## What the exercise asks
Look through the entries below and count the lines with the word "Blender" in them; give only the number.

## Entries with model source code

'''

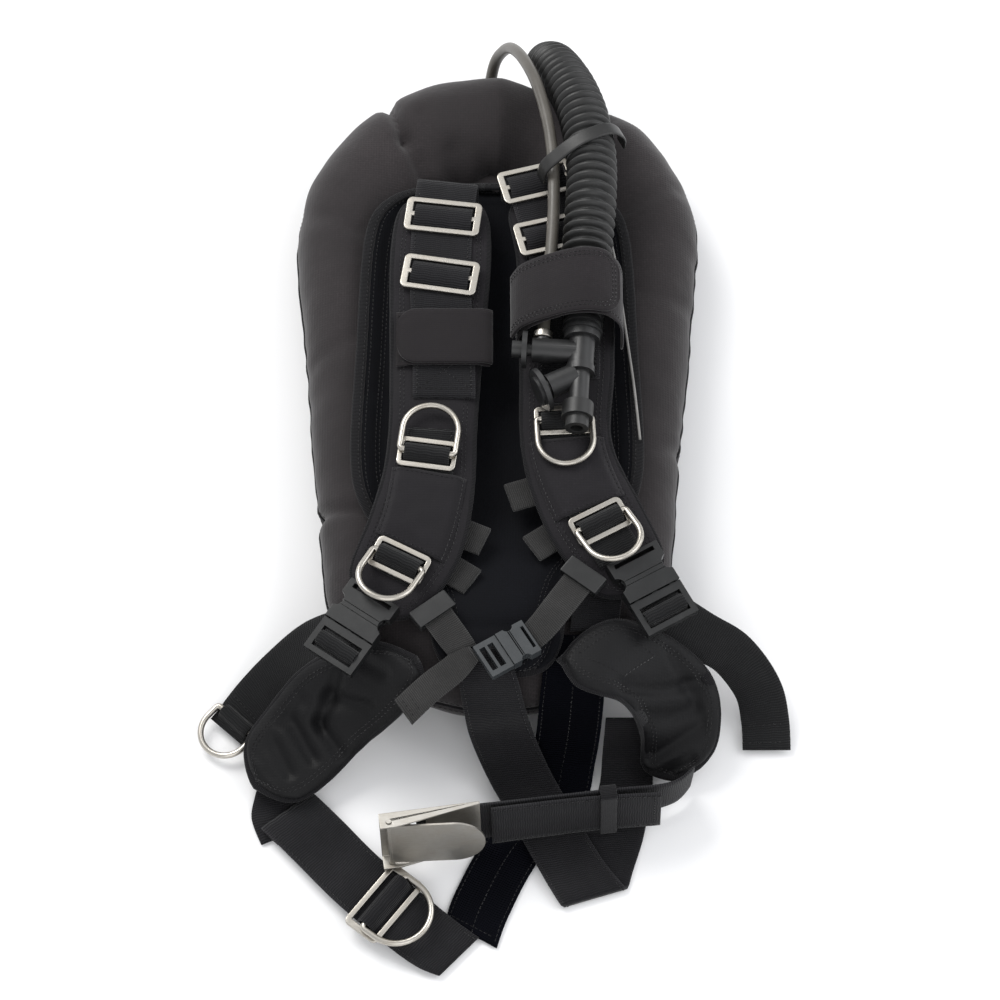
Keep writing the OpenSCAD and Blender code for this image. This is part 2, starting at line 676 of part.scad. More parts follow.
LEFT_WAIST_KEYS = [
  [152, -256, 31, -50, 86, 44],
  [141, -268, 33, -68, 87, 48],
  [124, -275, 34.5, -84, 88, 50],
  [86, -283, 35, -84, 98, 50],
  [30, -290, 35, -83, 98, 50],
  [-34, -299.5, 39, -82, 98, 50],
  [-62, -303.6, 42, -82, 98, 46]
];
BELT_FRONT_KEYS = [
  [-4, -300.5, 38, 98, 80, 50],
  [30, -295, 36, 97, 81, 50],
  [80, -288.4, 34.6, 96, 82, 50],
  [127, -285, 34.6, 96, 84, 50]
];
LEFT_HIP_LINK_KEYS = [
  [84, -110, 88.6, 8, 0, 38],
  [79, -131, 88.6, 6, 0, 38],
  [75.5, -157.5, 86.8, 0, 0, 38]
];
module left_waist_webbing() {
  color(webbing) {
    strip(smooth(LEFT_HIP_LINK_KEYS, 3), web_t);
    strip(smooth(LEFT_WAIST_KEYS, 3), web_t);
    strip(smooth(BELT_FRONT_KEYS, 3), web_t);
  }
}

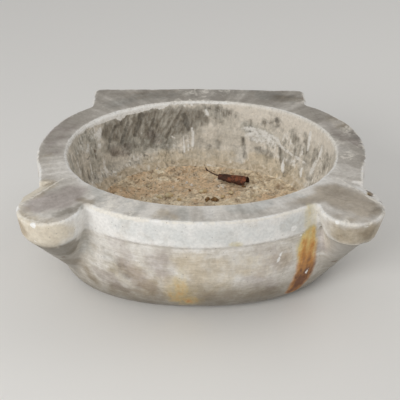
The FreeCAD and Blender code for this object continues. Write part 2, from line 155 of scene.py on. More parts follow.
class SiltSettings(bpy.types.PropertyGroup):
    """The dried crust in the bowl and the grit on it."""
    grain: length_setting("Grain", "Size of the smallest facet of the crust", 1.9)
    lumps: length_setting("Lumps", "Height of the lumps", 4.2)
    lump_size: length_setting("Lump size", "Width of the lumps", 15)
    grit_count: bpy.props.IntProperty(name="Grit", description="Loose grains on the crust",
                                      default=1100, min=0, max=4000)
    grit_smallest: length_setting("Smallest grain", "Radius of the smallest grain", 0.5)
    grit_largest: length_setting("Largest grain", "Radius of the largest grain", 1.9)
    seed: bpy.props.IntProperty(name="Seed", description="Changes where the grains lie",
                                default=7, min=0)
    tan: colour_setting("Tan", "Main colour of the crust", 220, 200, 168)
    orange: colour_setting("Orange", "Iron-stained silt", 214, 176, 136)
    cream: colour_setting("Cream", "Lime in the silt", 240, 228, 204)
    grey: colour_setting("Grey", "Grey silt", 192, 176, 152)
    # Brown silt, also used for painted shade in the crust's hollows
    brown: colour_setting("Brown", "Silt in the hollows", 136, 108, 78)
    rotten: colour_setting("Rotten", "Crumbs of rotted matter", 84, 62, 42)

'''

## Task response
2